Even in the Netherlands not everything is perfect
There are still gap in this system for more basic needs and smaller organisations are displaying their creativity in fulfilling them. This is where I saw the most similarities with Greece’s civil society initiatives.
Takecarebnb is a grassroots organisation focused on hosting people in need of accommodation, which was especially important during the Autumn of 2015. The organisation has its role even now, as people wait in the reception center for accommodation from the municipality or at other difficult moments when they need some extra support. This organisation’s principal activity is matching hosting families with newcomers. A byproduct of this activity is its raising of awareness and its ability to help newcomers create a social network.
Finally, Veranders is the last organisation that we visited. It’s a community center for locals, older migrants and refugee, and newcomers that reminded Greek community centers a bit more. The approach of this community center is to be a very practical educational center that provides courses for professions with bicycle, clothing, and tools workshops but also space where people take initiative and organise their own projects.
Yet, challenges still remain. One of the biggest challenges that newcomers face is the language barrier. They have to reach certain level of Dutch language proficiency within 3 years. The tool that is used to motivate newcomers to fulfill this requirement is a financial loan for the lessons that is forgiven if the language exam is passed. If the language exam is not passed, however, the newcomer finds himself in a foreign country with a debt. Various organisations are concerned about this and searching for solutions.
The visit confirmed that grassroots initiatives and efforts are indispensable to the refugees response, even in a country with an established and functioning reception process for asylum seekers. The innovation that these small and smart organisations have brought to their field is immense. Even though it’s not possible to draw direct comparisons between the opportunities and challenges of refugee and grassroots organisations in the Netherlands and Greece, there are still many commonalities.

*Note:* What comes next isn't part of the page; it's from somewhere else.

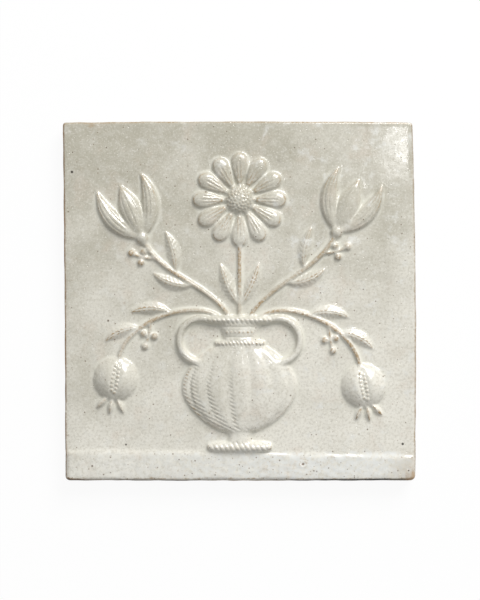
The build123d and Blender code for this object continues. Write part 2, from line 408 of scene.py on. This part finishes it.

The general conclusion of this trip is something that is at the core of Campfire Innovation’s mission, that networking and collaboration is necessary across sectors. We have a long way to go to reach effective collaboration in Greece between more formal actors and the informal response of the civil society. The right kind of channels of communication and a lot of trust need to be built for this to happen.
(The programme is part of a partnership between the Municipality of Athens and the Municipality of Amsterdam – Campfire Innovation has taken part in the capacity building programme offering the opportunity to staff / volunteers of initiatives working to support the needs of refugees in Greece to attend a 3-day training in Athens conducted by experts from the Dutch Council for Refugees – VluchtelingenWerk Nederland. They led sessions regarding fundraising techniques & proposal writing; campaigning & advocacy skills; volunteer management & approaches for addressing staff & volunteer burnout. Campfire Innovation along with other grassroots organisations, also participated in a 3-day study trip to Amsterdam, where they had the opportunity to visit and conduct meetings with various NGOs which have developed good practices in working with refugees.)